WHAT YOU WILL DO: Print the data exactly as it is given, please.

DATA TO PROCESS:
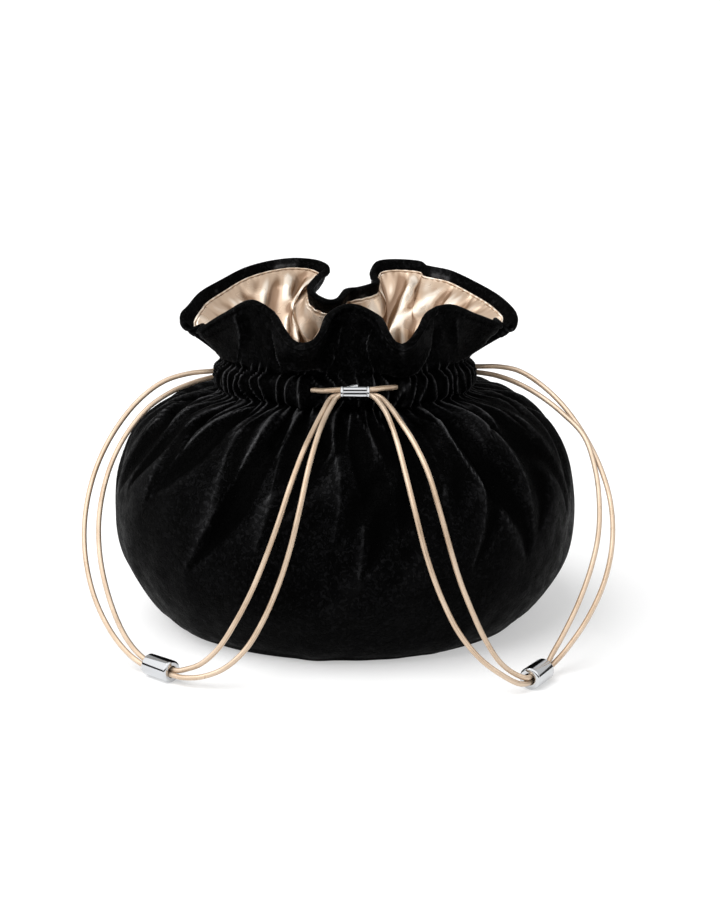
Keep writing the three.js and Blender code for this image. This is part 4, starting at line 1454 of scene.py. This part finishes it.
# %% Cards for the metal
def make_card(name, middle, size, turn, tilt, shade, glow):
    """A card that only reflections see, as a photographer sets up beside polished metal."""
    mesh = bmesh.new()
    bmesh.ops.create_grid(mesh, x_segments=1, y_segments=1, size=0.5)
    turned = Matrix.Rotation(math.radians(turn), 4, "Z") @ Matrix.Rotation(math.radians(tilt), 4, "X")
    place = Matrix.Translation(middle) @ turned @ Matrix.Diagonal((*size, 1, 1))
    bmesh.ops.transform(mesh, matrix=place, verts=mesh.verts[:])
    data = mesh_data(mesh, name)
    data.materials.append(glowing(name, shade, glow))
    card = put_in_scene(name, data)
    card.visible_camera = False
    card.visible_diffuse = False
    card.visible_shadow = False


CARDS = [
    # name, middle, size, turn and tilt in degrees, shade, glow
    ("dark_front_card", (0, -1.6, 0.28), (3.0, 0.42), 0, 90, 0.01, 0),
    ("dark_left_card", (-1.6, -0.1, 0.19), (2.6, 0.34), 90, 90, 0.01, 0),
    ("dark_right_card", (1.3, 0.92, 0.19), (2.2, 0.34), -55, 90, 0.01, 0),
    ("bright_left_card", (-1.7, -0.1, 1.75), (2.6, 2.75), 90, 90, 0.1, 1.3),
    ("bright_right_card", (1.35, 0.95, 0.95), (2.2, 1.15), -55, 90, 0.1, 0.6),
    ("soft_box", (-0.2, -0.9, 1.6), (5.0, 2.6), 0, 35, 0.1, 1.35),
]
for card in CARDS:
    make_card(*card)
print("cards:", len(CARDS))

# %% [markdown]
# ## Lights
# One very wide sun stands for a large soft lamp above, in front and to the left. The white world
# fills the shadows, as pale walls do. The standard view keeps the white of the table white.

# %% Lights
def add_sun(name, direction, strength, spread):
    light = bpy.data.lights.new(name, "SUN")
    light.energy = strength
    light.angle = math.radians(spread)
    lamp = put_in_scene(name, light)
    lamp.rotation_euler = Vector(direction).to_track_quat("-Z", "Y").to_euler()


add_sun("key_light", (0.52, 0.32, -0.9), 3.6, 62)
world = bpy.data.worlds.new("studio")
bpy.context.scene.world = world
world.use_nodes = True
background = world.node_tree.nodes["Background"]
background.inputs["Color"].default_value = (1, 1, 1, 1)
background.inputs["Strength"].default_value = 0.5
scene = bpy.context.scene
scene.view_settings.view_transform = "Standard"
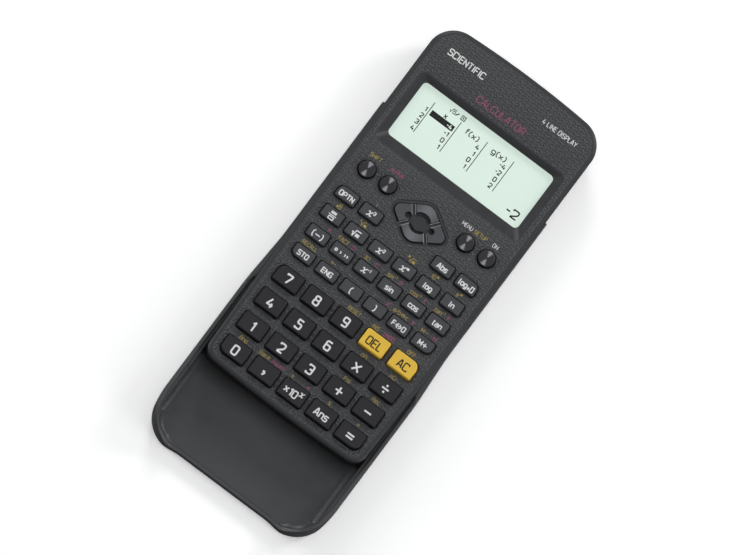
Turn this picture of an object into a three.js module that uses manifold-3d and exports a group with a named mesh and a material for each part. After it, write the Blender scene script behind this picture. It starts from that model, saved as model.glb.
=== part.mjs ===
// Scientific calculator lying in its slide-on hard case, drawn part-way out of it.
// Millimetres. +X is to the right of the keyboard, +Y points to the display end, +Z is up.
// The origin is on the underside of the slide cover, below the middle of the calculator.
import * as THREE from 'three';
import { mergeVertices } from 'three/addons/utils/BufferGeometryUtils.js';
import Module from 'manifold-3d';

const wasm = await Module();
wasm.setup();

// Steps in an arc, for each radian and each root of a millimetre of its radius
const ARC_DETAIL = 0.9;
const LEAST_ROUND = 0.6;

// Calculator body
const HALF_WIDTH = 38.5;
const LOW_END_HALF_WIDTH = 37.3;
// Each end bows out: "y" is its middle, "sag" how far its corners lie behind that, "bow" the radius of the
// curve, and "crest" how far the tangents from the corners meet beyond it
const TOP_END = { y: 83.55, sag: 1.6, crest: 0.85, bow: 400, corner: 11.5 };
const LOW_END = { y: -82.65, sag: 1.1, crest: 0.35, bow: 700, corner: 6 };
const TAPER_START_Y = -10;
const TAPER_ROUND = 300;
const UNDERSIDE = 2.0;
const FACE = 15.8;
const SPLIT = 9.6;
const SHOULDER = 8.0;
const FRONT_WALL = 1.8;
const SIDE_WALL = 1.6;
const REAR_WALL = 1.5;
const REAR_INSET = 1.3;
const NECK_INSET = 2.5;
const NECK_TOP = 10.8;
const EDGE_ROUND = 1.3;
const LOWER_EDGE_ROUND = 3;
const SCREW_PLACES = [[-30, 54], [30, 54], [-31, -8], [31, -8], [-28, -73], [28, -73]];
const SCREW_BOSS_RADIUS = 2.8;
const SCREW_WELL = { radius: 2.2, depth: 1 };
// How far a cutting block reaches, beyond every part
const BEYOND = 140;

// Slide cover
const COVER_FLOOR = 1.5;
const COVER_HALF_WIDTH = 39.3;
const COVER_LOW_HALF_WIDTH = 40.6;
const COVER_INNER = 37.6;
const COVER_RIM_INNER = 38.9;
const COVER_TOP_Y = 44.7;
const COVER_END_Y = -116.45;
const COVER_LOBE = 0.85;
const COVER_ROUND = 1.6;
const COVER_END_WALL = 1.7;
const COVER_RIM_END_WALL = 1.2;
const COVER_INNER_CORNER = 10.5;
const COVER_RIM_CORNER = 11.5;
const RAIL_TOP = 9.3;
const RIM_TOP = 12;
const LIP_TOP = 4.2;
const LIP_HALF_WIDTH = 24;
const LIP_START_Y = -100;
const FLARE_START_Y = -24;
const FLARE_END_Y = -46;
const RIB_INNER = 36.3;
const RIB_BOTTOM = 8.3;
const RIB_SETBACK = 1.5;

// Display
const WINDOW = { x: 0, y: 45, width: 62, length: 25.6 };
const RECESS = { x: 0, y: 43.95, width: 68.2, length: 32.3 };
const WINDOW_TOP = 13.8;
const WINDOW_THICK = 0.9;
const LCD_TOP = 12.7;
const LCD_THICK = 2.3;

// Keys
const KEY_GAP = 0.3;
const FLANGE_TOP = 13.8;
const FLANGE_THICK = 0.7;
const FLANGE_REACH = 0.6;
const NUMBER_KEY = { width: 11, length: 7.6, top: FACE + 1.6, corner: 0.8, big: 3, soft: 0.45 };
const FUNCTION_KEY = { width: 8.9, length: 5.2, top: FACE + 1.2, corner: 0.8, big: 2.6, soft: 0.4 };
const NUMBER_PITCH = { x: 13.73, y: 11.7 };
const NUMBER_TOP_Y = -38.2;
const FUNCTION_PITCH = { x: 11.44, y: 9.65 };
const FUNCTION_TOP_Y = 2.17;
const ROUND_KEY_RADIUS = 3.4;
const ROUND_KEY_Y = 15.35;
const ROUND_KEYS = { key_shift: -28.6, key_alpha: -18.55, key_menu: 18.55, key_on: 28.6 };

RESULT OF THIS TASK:
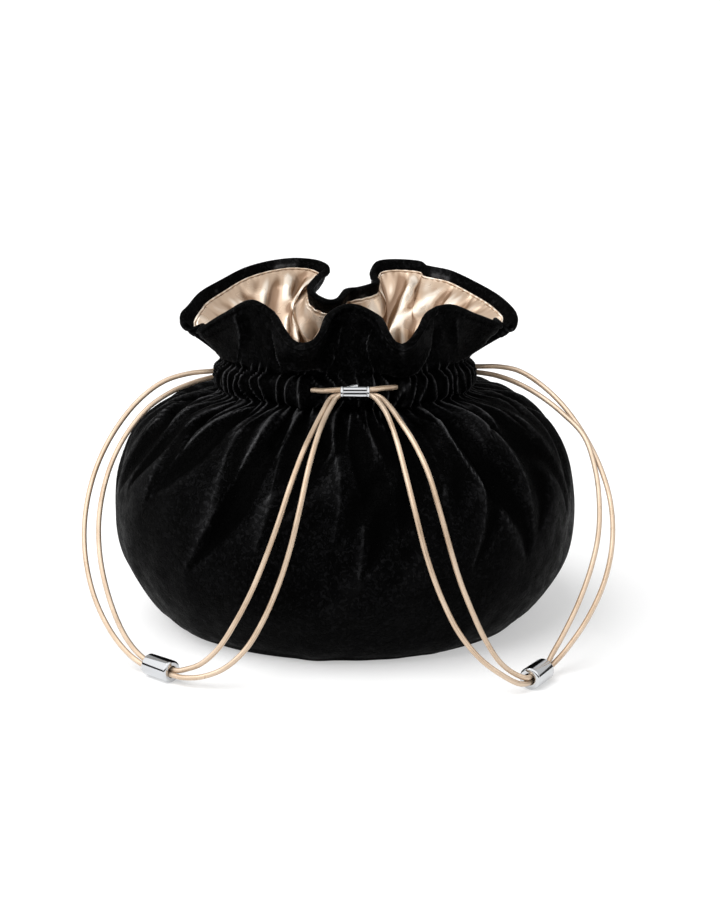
Keep writing the three.js and Blender code for this image. This is part 4, starting at line 1454 of scene.py. This part finishes it.
# %% Cards for the metal
def make_card(name, middle, size, turn, tilt, shade, glow):
    """A card that only reflections see, as a photographer sets up beside polished metal."""
    mesh = bmesh.new()
    bmesh.ops.create_grid(mesh, x_segments=1, y_segments=1, size=0.5)
    turned = Matrix.Rotation(math.radians(turn), 4, "Z") @ Matrix.Rotation(math.radians(tilt), 4, "X")
    place = Matrix.Translation(middle) @ turned @ Matrix.Diagonal((*size, 1, 1))
    bmesh.ops.transform(mesh, matrix=place, verts=mesh.verts[:])
    data = mesh_data(mesh, name)
    data.materials.append(glowing(name, shade, glow))
    card = put_in_scene(name, data)
    card.visible_camera = False
    card.visible_diffuse = False
    card.visible_shadow = False


CARDS = [
    # name, middle, size, turn and tilt in degrees, shade, glow
    ("dark_front_card", (0, -1.6, 0.28), (3.0, 0.42), 0, 90, 0.01, 0),
    ("dark_left_card", (-1.6, -0.1, 0.19), (2.6, 0.34), 90, 90, 0.01, 0),
    ("dark_right_card", (1.3, 0.92, 0.19), (2.2, 0.34), -55, 90, 0.01, 0),
    ("bright_left_card", (-1.7, -0.1, 1.75), (2.6, 2.75), 90, 90, 0.1, 1.3),
    ("bright_right_card", (1.35, 0.95, 0.95), (2.2, 1.15), -55, 90, 0.1, 0.6),
    ("soft_box", (-0.2, -0.9, 1.6), (5.0, 2.6), 0, 35, 0.1, 1.35),
]
for card in CARDS:
    make_card(*card)
print("cards:", len(CARDS))

# %% [markdown]
# ## Lights
# One very wide sun stands for a large soft lamp above, in front and to the left. The white world
# fills the shadows, as pale walls do. The standard view keeps the white of the table white.

# %% Lights
def add_sun(name, direction, strength, spread):
    light = bpy.data.lights.new(name, "SUN")
    light.energy = strength
    light.angle = math.radians(spread)
    lamp = put_in_scene(name, light)
    lamp.rotation_euler = Vector(direction).to_track_quat("-Z", "Y").to_euler()


add_sun("key_light", (0.52, 0.32, -0.9), 3.6, 62)
world = bpy.data.worlds.new("studio")
bpy.context.scene.world = world
world.use_nodes = True
background = world.node_tree.nodes["Background"]
background.inputs["Color"].default_value = (1, 1, 1, 1)
background.inputs["Strength"].default_value = 0.5
scene = bpy.context.scene
scene.view_settings.view_transform = "Standard"
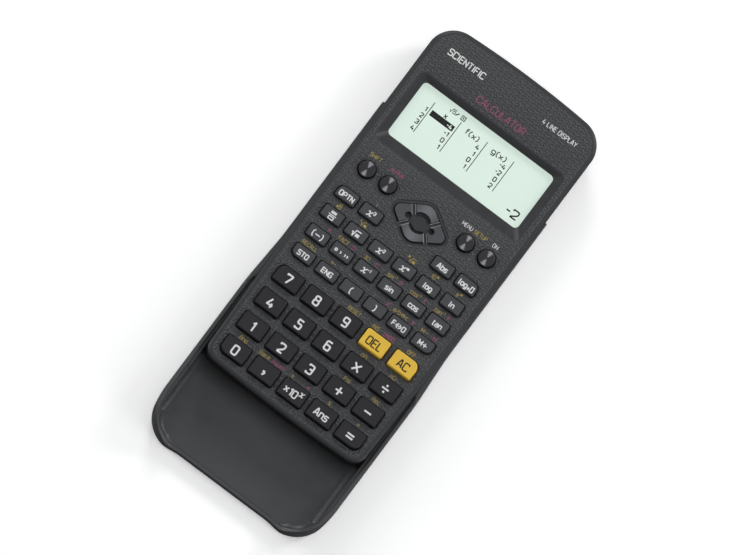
Turn this picture of an object into a three.js module that uses manifold-3d and exports a group with a named mesh and a material for each part. After it, write the Blender scene script behind this picture. It starts from that model, saved as model.glb.
=== part.mjs ===
// Scientific calculator lying in its slide-on hard case, drawn part-way out of it.
// Millimetres. +X is to the right of the keyboard, +Y points to the display end, +Z is up.
// The origin is on the underside of the slide cover, below the middle of the calculator.
import * as THREE from 'three';
import { mergeVertices } from 'three/addons/utils/BufferGeometryUtils.js';
import Module from 'manifold-3d';

const wasm = await Module();
wasm.setup();

// Steps in an arc, for each radian and each root of a millimetre of its radius
const ARC_DETAIL = 0.9;
const LEAST_ROUND = 0.6;

// Calculator body
const HALF_WIDTH = 38.5;
const LOW_END_HALF_WIDTH = 37.3;
// Each end bows out: "y" is its middle, "sag" how far its corners lie behind that, "bow" the radius of the
// curve, and "crest" how far the tangents from the corners meet beyond it
const TOP_END = { y: 83.55, sag: 1.6, crest: 0.85, bow: 400, corner: 11.5 };
const LOW_END = { y: -82.65, sag: 1.1, crest: 0.35, bow: 700, corner: 6 };
const TAPER_START_Y = -10;
const TAPER_ROUND = 300;
const UNDERSIDE = 2.0;
const FACE = 15.8;
const SPLIT = 9.6;
const SHOULDER = 8.0;
const FRONT_WALL = 1.8;
const SIDE_WALL = 1.6;
const REAR_WALL = 1.5;
const REAR_INSET = 1.3;
const NECK_INSET = 2.5;
const NECK_TOP = 10.8;
const EDGE_ROUND = 1.3;
const LOWER_EDGE_ROUND = 3;
const SCREW_PLACES = [[-30, 54], [30, 54], [-31, -8], [31, -8], [-28, -73], [28, -73]];
const SCREW_BOSS_RADIUS = 2.8;
const SCREW_WELL = { radius: 2.2, depth: 1 };
// How far a cutting block reaches, beyond every part
const BEYOND = 140;

// Slide cover
const COVER_FLOOR = 1.5;
const COVER_HALF_WIDTH = 39.3;
const COVER_LOW_HALF_WIDTH = 40.6;
const COVER_INNER = 37.6;
const COVER_RIM_INNER = 38.9;
const COVER_TOP_Y = 44.7;
const COVER_END_Y = -116.45;
const COVER_LOBE = 0.85;
const COVER_ROUND = 1.6;
const COVER_END_WALL = 1.7;
const COVER_RIM_END_WALL = 1.2;
const COVER_INNER_CORNER = 10.5;
const COVER_RIM_CORNER = 11.5;
const RAIL_TOP = 9.3;
const RIM_TOP = 12;
const LIP_TOP = 4.2;
const LIP_HALF_WIDTH = 24;
const LIP_START_Y = -100;
const FLARE_START_Y = -24;
const FLARE_END_Y = -46;
const RIB_INNER = 36.3;
const RIB_BOTTOM = 8.3;
const RIB_SETBACK = 1.5;

// Display
const WINDOW = { x: 0, y: 45, width: 62, length: 25.6 };
const RECESS = { x: 0, y: 43.95, width: 68.2, length: 32.3 };
const WINDOW_TOP = 13.8;
const WINDOW_THICK = 0.9;
const LCD_TOP = 12.7;
const LCD_THICK = 2.3;

// Keys
const KEY_GAP = 0.3;
const FLANGE_TOP = 13.8;
const FLANGE_THICK = 0.7;
const FLANGE_REACH = 0.6;
const NUMBER_KEY = { width: 11, length: 7.6, top: FACE + 1.6, corner: 0.8, big: 3, soft: 0.45 };
const FUNCTION_KEY = { width: 8.9, length: 5.2, top: FACE + 1.2, corner: 0.8, big: 2.6, soft: 0.4 };
const NUMBER_PITCH = { x: 13.73, y: 11.7 };
const NUMBER_TOP_Y = -38.2;
const FUNCTION_PITCH = { x: 11.44, y: 9.65 };
const FUNCTION_TOP_Y = 2.17;
const ROUND_KEY_RADIUS = 3.4;
const ROUND_KEY_Y = 15.35;
const ROUND_KEYS = { key_shift: -28.6, key_alpha: -18.55, key_menu: 18.55, key_on: 28.6 };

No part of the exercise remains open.